I’d better get back upstairs and continue my work on the salsa. It’s looking and tasting pretty good so far. Although I am grateful for the abundant harvest this year, I will be happy to be finished with all the prepping, canning, and freezing.
Which reminds me…
Joanne asked me why we call it “canning” here in the U.S. I found a discussion of the subject here. Since there were a couple of different explanations (meaning no one really knows?), I decided it was best just to give you the link so you can read all about it. One of these days — perhaps when the weather is cold and gray and there are no more vegetables to preserve — I am going to see what I can find about the history of preserving food. I think it would be a fascinating subject to study for a little while.
(176: Honey bee on bok choy flowers.)
The weather here in the Bogs has been amazing. I’ve probably already said that a few times over the past week. And it’s true. Amazing. Simply amazing. This has not been November weather at all. No snow. Very little rain. Mostly sunny, mostly clear, most of the time. M and I both said a thank you to the sun for hanging around over the past four days.
While working in the garden yesterday I noticed some yellow flowers. They turned out to be bok choy plants that I was too lazy busy to pull once they bolted. There was a honey bee hanging out on one of the plants, enjoying the flowers.
It’s going to be unseasonably warm again today, but with a cloud cover. There is a weak cold front moving through, bringing mostly clouds and little rain. We could probably use a bit of rain although it would be good to see the pond levels continue to go down. We have decided not to try a drawdown (first mentioned here). We would have to run a pump constantly for 6-8 days to bring the pond down enough to kill the weeds at the edges. That doesn’t take into account the inevitable clogging of the pump which would set us back at least a few hours each time it happened. So, if the pond should naturally do a drawdown due to evaporation and a lack of rain, that would be a good thing.
(126: Hide and seek. Photo © 2009 by Robin)
As you may have guessed, I have been feeling more than a little blah and blue lately, finding it difficult to get excited about much of anything including my photography. I realize it’s understandable and normal. It’s also frustrating in a way as the lack of energy and ambition has led to a further lack of energy and ambition and that, my friends, leads me to a messy house. Depressing.
Yes, yes, yes, I know. Honestly, I do. I know that a messy house is not the end of the world (a favorite phrase of Mom’s — “it’s not the end of the world”). I will not go to my grave regretting that I didn’t spend more time cleaning. It’s just… clutter and mess are not conducive to bringing me up and out of the blahs and blues. A disorganized house, for me, is a disorganized mind. They feed on each other, creating a cycle of clutter and depression. It’s about getting things under control although why I think things need to be under control is beyond me.
So yesterday I gave up on control and energy and ambition. I ignored my to-do list. I watched Dancing With the Stars on Hulu. That cheered me up a little. The bizarreness of their “star” choices is too funny. Tom Delay?? Good grief.
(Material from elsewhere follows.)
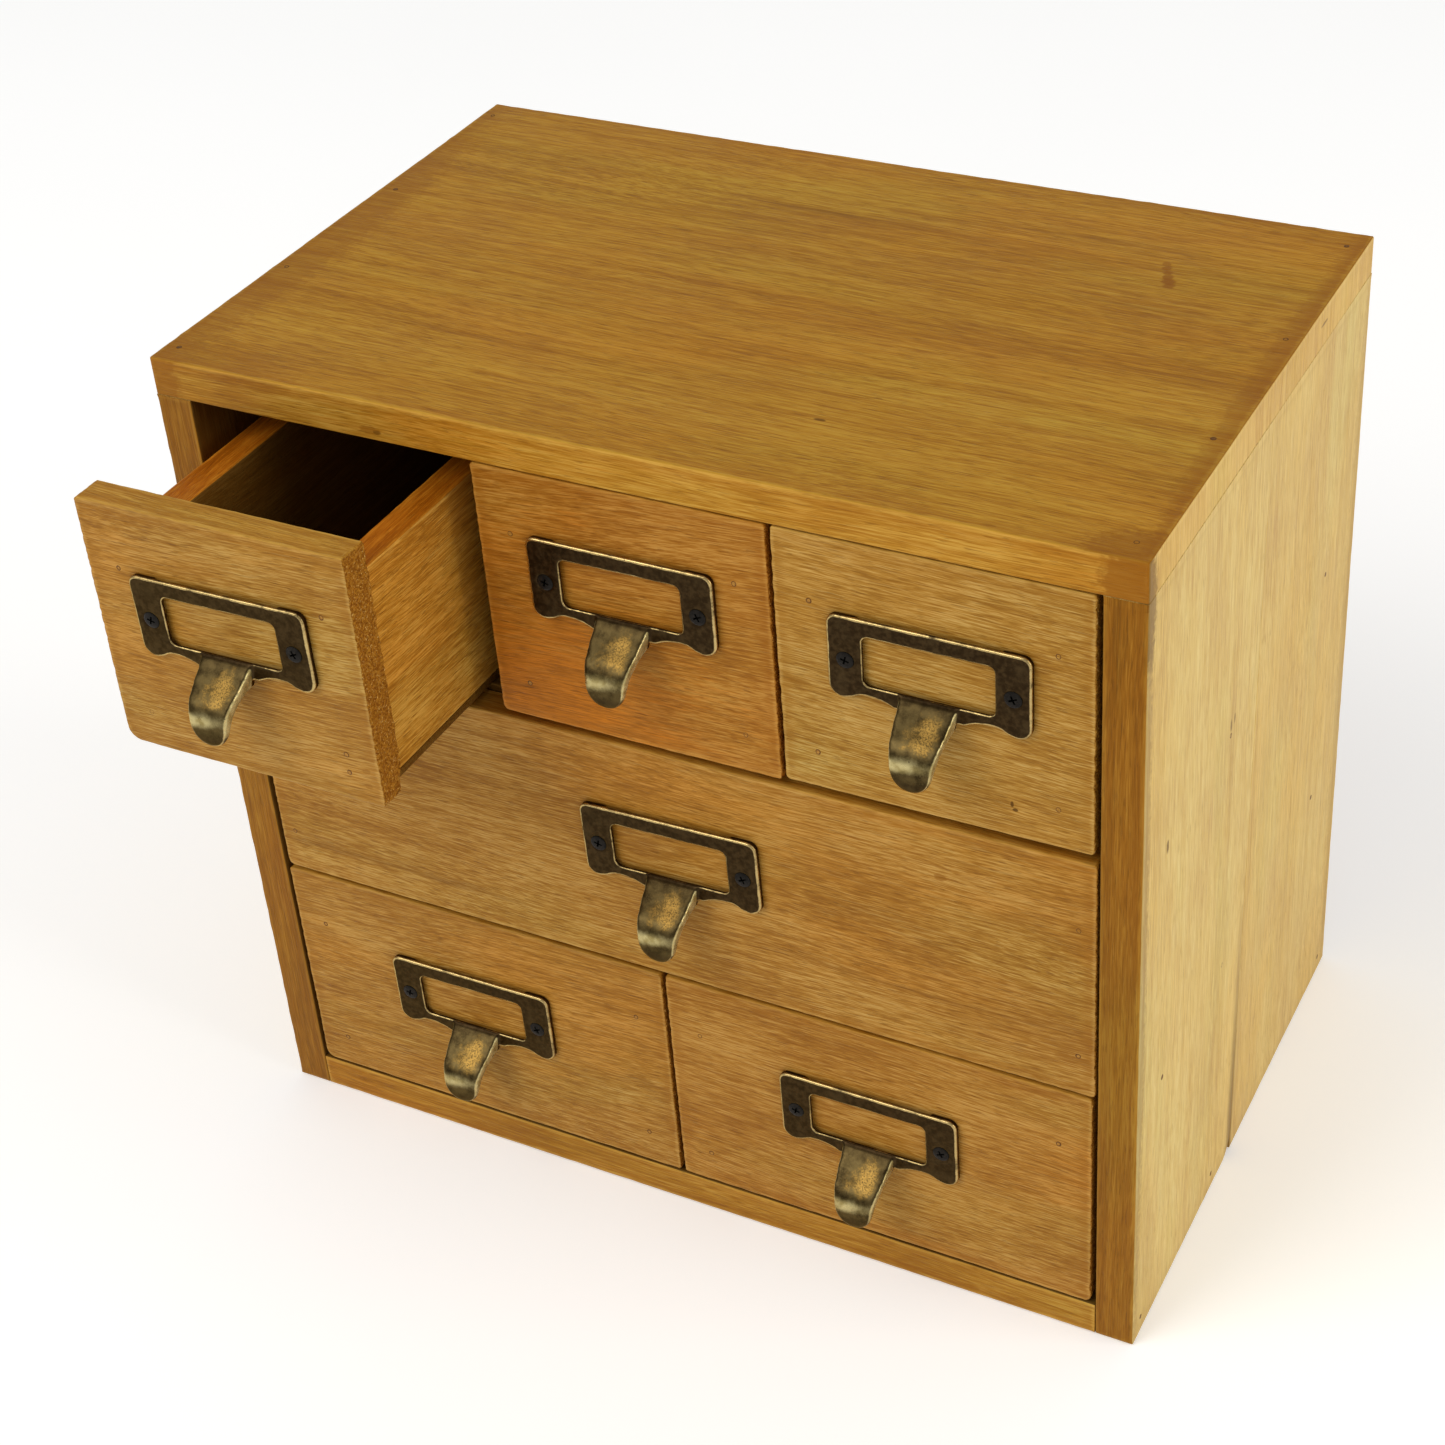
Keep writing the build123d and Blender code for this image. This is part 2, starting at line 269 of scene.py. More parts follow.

Then I stepped outside for a little while, bringing the camera along with me to take a picture of some flowers that my sister-in-law sent. I thought she might like to see them. My intention was to snap the shot, put the camera back in the house, and maybe wander around outside for a little while. I started out well. I took the photo of the pot of flowers. And then I got distracted by a low hum coming from the wildflower meadow. With camera in hand, I walked over to see what all the humming was about.
The meadow is buzzing with bees. All sorts of bees. Honey bees, bumble bees, and carpenter bees were the three I was able to identify with some degree of (un)certainty. There are so many bees that their hum and buzz is almost carried up into the house. One giant of a bee attracted my attention and the next thing I knew, I had all but forgotten to be blah and blue while I followed the bee around the goldenrod.
It was a lovely respite.
(124: Busy Bee. Photo © 2009 by Robin)
Today is the autumnal equinox in the northern hemisphere. Here in the Bogs fall has rolled in with a tropical gloom: cloudy, humid, and very warm. I took the photo above a few days ago when the weather was still bright and beautiful.
I’m feeling pretty gloomy, too, so the weather and I are a matching set today. Not to worry, though. I’ll pull out of it eventually. The grief and sadness are not always the predominant feelings in my repertoire. Time, I’m told, will help.